* [YOUR GOAL]:
All of the data needs to be repeated exactly.

— start —

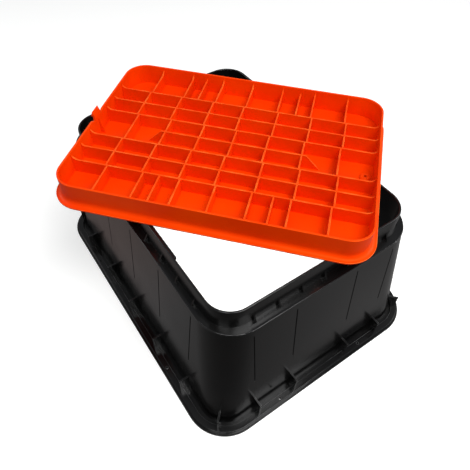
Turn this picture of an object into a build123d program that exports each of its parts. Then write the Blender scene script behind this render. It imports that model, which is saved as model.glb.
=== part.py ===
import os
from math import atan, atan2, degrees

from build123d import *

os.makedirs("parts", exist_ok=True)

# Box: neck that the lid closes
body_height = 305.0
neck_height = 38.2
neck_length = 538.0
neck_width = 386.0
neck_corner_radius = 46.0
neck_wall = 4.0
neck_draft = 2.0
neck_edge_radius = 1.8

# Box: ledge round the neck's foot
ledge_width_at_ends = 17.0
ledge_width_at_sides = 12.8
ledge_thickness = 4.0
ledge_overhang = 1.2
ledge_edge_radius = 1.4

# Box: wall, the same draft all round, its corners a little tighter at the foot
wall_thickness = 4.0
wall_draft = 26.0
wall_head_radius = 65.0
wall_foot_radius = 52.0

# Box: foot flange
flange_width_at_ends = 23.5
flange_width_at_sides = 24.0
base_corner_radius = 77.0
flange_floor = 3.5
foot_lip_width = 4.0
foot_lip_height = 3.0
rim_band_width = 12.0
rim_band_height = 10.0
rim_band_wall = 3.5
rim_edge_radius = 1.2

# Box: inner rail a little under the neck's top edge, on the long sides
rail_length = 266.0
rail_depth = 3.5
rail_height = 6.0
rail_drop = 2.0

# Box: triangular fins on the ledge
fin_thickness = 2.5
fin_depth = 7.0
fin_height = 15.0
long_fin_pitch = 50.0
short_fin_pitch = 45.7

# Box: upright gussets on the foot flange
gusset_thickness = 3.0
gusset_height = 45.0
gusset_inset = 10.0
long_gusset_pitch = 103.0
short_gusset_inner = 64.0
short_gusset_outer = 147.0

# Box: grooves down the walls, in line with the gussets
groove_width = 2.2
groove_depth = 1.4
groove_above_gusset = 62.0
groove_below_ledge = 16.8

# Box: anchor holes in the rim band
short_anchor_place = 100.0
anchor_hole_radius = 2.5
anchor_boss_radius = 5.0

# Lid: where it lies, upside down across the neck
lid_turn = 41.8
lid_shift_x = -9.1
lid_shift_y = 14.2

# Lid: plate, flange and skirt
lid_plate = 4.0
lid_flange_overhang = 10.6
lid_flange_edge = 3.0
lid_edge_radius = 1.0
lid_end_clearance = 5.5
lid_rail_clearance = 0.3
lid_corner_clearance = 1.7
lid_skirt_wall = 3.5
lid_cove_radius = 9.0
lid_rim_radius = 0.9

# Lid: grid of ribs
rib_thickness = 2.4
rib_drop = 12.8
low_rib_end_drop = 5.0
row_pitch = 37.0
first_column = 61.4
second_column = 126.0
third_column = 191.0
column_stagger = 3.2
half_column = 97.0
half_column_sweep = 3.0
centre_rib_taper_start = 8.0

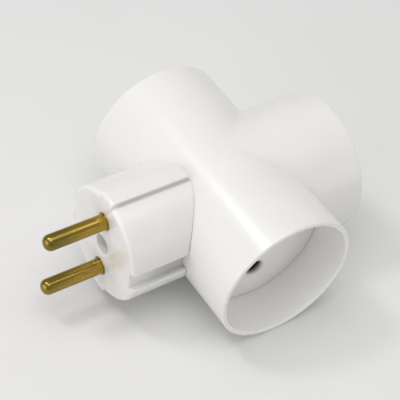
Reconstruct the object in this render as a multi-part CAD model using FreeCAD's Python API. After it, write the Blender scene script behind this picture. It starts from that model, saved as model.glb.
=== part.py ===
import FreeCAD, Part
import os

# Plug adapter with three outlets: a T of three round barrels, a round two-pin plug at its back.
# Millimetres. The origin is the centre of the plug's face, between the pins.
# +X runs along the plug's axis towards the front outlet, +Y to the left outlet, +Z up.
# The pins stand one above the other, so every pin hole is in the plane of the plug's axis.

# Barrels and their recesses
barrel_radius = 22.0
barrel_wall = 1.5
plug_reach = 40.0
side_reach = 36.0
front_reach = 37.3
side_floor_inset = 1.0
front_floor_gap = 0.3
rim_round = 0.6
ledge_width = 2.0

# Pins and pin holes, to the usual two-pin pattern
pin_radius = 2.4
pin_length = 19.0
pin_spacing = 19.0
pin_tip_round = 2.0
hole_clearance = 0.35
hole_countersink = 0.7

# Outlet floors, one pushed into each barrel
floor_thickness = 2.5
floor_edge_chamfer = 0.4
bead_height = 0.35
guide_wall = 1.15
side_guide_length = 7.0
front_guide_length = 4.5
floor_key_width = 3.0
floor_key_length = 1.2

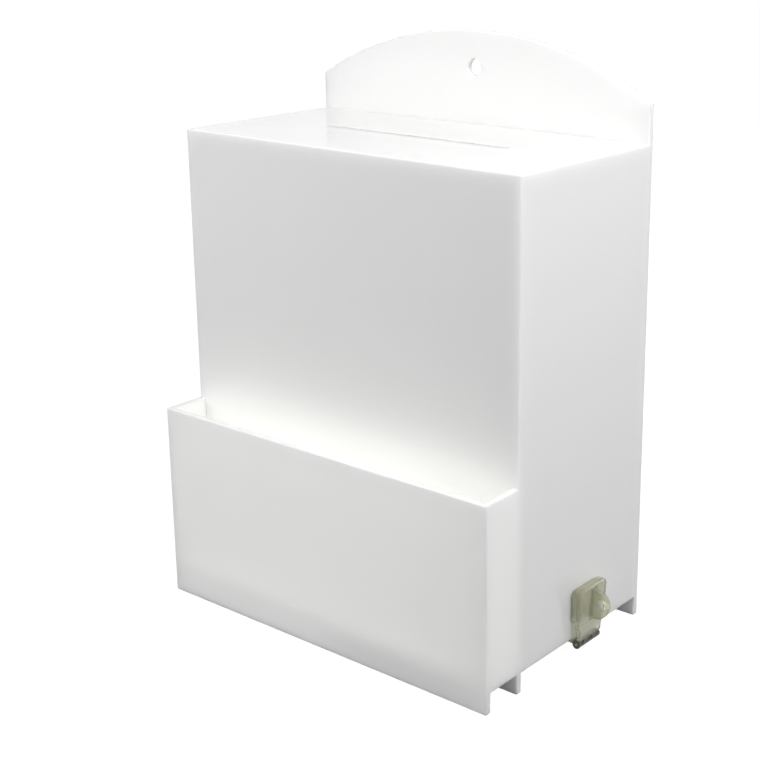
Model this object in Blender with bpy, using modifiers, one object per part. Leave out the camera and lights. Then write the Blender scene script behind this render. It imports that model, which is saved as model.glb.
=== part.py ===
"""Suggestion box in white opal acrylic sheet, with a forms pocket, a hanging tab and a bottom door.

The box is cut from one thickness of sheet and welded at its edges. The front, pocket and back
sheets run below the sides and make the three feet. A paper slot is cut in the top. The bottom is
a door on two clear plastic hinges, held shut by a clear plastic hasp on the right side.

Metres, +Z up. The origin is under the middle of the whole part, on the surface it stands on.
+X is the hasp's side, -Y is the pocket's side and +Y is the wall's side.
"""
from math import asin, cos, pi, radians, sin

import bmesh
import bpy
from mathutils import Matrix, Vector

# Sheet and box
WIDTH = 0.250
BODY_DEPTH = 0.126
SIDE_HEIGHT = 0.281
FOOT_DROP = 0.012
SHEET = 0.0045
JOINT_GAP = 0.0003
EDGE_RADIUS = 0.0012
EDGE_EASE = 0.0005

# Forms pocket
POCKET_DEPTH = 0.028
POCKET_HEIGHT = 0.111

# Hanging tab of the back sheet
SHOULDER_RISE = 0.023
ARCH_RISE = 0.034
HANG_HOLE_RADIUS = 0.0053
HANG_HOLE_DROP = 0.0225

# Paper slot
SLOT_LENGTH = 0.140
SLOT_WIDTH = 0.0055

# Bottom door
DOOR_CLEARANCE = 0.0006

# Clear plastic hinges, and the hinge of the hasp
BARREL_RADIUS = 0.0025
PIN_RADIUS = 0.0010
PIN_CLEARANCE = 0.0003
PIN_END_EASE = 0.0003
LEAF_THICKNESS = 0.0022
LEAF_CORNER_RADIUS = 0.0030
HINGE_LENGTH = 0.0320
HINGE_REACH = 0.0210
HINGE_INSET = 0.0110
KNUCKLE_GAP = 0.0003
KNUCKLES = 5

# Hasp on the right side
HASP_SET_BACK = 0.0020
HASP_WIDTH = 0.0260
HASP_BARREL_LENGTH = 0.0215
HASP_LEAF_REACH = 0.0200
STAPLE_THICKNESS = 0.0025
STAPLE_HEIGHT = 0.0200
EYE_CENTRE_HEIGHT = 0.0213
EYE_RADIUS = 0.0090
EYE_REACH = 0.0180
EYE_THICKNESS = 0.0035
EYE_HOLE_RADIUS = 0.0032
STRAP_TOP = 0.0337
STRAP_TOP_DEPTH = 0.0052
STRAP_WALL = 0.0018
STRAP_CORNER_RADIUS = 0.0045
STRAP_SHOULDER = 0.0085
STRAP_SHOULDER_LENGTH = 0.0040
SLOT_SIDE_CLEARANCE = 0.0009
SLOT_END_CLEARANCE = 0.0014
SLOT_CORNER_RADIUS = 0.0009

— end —

* [ANSWER TO THE EXERCISE]:
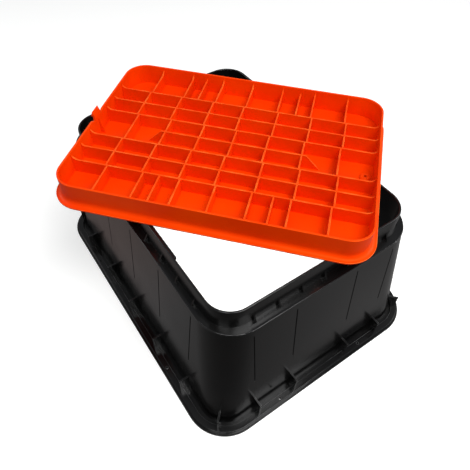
Turn this picture of an object into a build123d program that exports each of its parts. Then write the Blender scene script behind this render. It imports that model, which is saved as model.glb.
=== part.py ===
import os
from math import atan, atan2, degrees

from build123d import *

os.makedirs("parts", exist_ok=True)

# Box: neck that the lid closes
body_height = 305.0
neck_height = 38.2
neck_length = 538.0
neck_width = 386.0
neck_corner_radius = 46.0
neck_wall = 4.0
neck_draft = 2.0
neck_edge_radius = 1.8

# Box: ledge round the neck's foot
ledge_width_at_ends = 17.0
ledge_width_at_sides = 12.8
ledge_thickness = 4.0
ledge_overhang = 1.2
ledge_edge_radius = 1.4

# Box: wall, the same draft all round, its corners a little tighter at the foot
wall_thickness = 4.0
wall_draft = 26.0
wall_head_radius = 65.0
wall_foot_radius = 52.0

# Box: foot flange
flange_width_at_ends = 23.5
flange_width_at_sides = 24.0
base_corner_radius = 77.0
flange_floor = 3.5
foot_lip_width = 4.0
foot_lip_height = 3.0
rim_band_width = 12.0
rim_band_height = 10.0
rim_band_wall = 3.5
rim_edge_radius = 1.2

# Box: inner rail a little under the neck's top edge, on the long sides
rail_length = 266.0
rail_depth = 3.5
rail_height = 6.0
rail_drop = 2.0

# Box: triangular fins on the ledge
fin_thickness = 2.5
fin_depth = 7.0
fin_height = 15.0
long_fin_pitch = 50.0
short_fin_pitch = 45.7

# Box: upright gussets on the foot flange
gusset_thickness = 3.0
gusset_height = 45.0
gusset_inset = 10.0
long_gusset_pitch = 103.0
short_gusset_inner = 64.0
short_gusset_outer = 147.0

# Box: grooves down the walls, in line with the gussets
groove_width = 2.2
groove_depth = 1.4
groove_above_gusset = 62.0
groove_below_ledge = 16.8

# Box: anchor holes in the rim band
short_anchor_place = 100.0
anchor_hole_radius = 2.5
anchor_boss_radius = 5.0

# Lid: where it lies, upside down across the neck
lid_turn = 41.8
lid_shift_x = -9.1
lid_shift_y = 14.2

# Lid: plate, flange and skirt
lid_plate = 4.0
lid_flange_overhang = 10.6
lid_flange_edge = 3.0
lid_edge_radius = 1.0
lid_end_clearance = 5.5
lid_rail_clearance = 0.3
lid_corner_clearance = 1.7
lid_skirt_wall = 3.5
lid_cove_radius = 9.0
lid_rim_radius = 0.9

# Lid: grid of ribs
rib_thickness = 2.4
rib_drop = 12.8
low_rib_end_drop = 5.0
row_pitch = 37.0
first_column = 61.4
second_column = 126.0
third_column = 191.0
column_stagger = 3.2
half_column = 97.0
half_column_sweep = 3.0
centre_rib_taper_start = 8.0

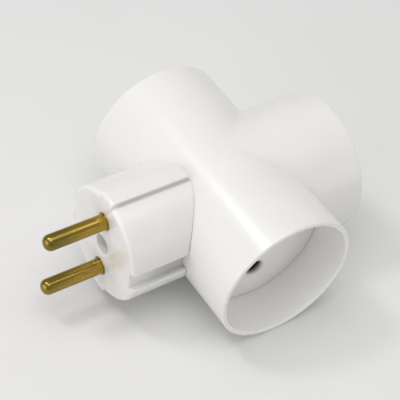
Reconstruct the object in this render as a multi-part CAD model using FreeCAD's Python API. After it, write the Blender scene script behind this picture. It starts from that model, saved as model.glb.
=== part.py ===
import FreeCAD, Part
import os

# Plug adapter with three outlets: a T of three round barrels, a round two-pin plug at its back.
# Millimetres. The origin is the centre of the plug's face, between the pins.
# +X runs along the plug's axis towards the front outlet, +Y to the left outlet, +Z up.
# The pins stand one above the other, so every pin hole is in the plane of the plug's axis.

# Barrels and their recesses
barrel_radius = 22.0
barrel_wall = 1.5
plug_reach = 40.0
side_reach = 36.0
front_reach = 37.3
side_floor_inset = 1.0
front_floor_gap = 0.3
rim_round = 0.6
ledge_width = 2.0

# Pins and pin holes, to the usual two-pin pattern
pin_radius = 2.4
pin_length = 19.0
pin_spacing = 19.0
pin_tip_round = 2.0
hole_clearance = 0.35
hole_countersink = 0.7

# Outlet floors, one pushed into each barrel
floor_thickness = 2.5
floor_edge_chamfer = 0.4
bead_height = 0.35
guide_wall = 1.15
side_guide_length = 7.0
front_guide_length = 4.5
floor_key_width = 3.0
floor_key_length = 1.2

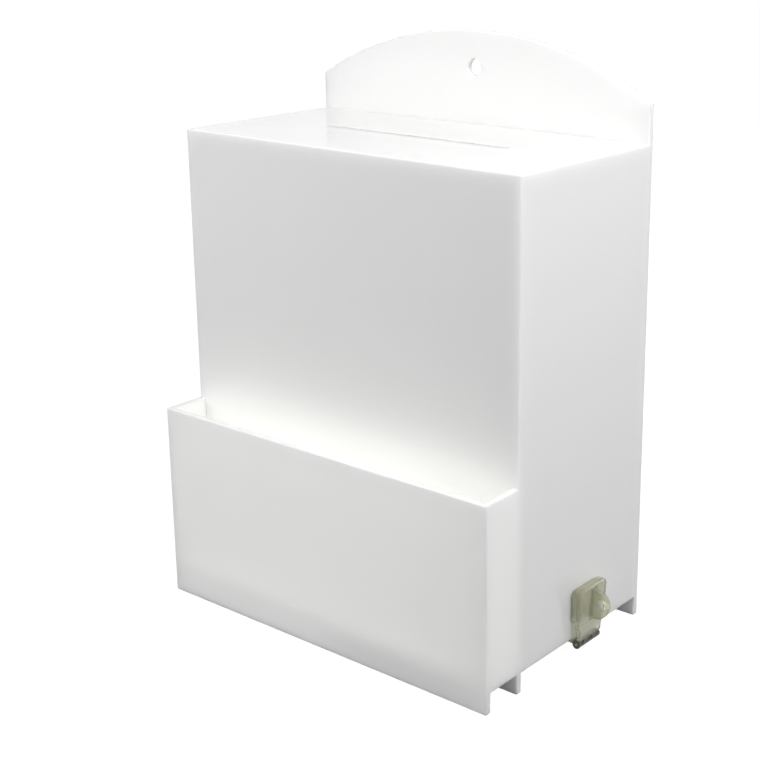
Model this object in Blender with bpy, using modifiers, one object per part. Leave out the camera and lights. Then write the Blender scene script behind this render. It imports that model, which is saved as model.glb.
=== part.py ===
"""Suggestion box in white opal acrylic sheet, with a forms pocket, a hanging tab and a bottom door.

The box is cut from one thickness of sheet and welded at its edges. The front, pocket and back
sheets run below the sides and make the three feet. A paper slot is cut in the top. The bottom is
a door on two clear plastic hinges, held shut by a clear plastic hasp on the right side.

Metres, +Z up. The origin is under the middle of the whole part, on the surface it stands on.
+X is the hasp's side, -Y is the pocket's side and +Y is the wall's side.
"""
from math import asin, cos, pi, radians, sin

import bmesh
import bpy
from mathutils import Matrix, Vector

# Sheet and box
WIDTH = 0.250
BODY_DEPTH = 0.126
SIDE_HEIGHT = 0.281
FOOT_DROP = 0.012
SHEET = 0.0045
JOINT_GAP = 0.0003
EDGE_RADIUS = 0.0012
EDGE_EASE = 0.0005

# Forms pocket
POCKET_DEPTH = 0.028
POCKET_HEIGHT = 0.111

# Hanging tab of the back sheet
SHOULDER_RISE = 0.023
ARCH_RISE = 0.034
HANG_HOLE_RADIUS = 0.0053
HANG_HOLE_DROP = 0.0225

# Paper slot
SLOT_LENGTH = 0.140
SLOT_WIDTH = 0.0055

# Bottom door
DOOR_CLEARANCE = 0.0006

# Clear plastic hinges, and the hinge of the hasp
BARREL_RADIUS = 0.0025
PIN_RADIUS = 0.0010
PIN_CLEARANCE = 0.0003
PIN_END_EASE = 0.0003
LEAF_THICKNESS = 0.0022
LEAF_CORNER_RADIUS = 0.0030
HINGE_LENGTH = 0.0320
HINGE_REACH = 0.0210
HINGE_INSET = 0.0110
KNUCKLE_GAP = 0.0003
KNUCKLES = 5

# Hasp on the right side
HASP_SET_BACK = 0.0020
HASP_WIDTH = 0.0260
HASP_BARREL_LENGTH = 0.0215
HASP_LEAF_REACH = 0.0200
STAPLE_THICKNESS = 0.0025
STAPLE_HEIGHT = 0.0200
EYE_CENTRE_HEIGHT = 0.0213
EYE_RADIUS = 0.0090
EYE_REACH = 0.0180
EYE_THICKNESS = 0.0035
EYE_HOLE_RADIUS = 0.0032
STRAP_TOP = 0.0337
STRAP_TOP_DEPTH = 0.0052
STRAP_WALL = 0.0018
STRAP_CORNER_RADIUS = 0.0045
STRAP_SHOULDER = 0.0085
STRAP_SHOULDER_LENGTH = 0.0040
SLOT_SIDE_CLEARANCE = 0.0009
SLOT_END_CLEARANCE = 0.0014
SLOT_CORNER_RADIUS = 0.0009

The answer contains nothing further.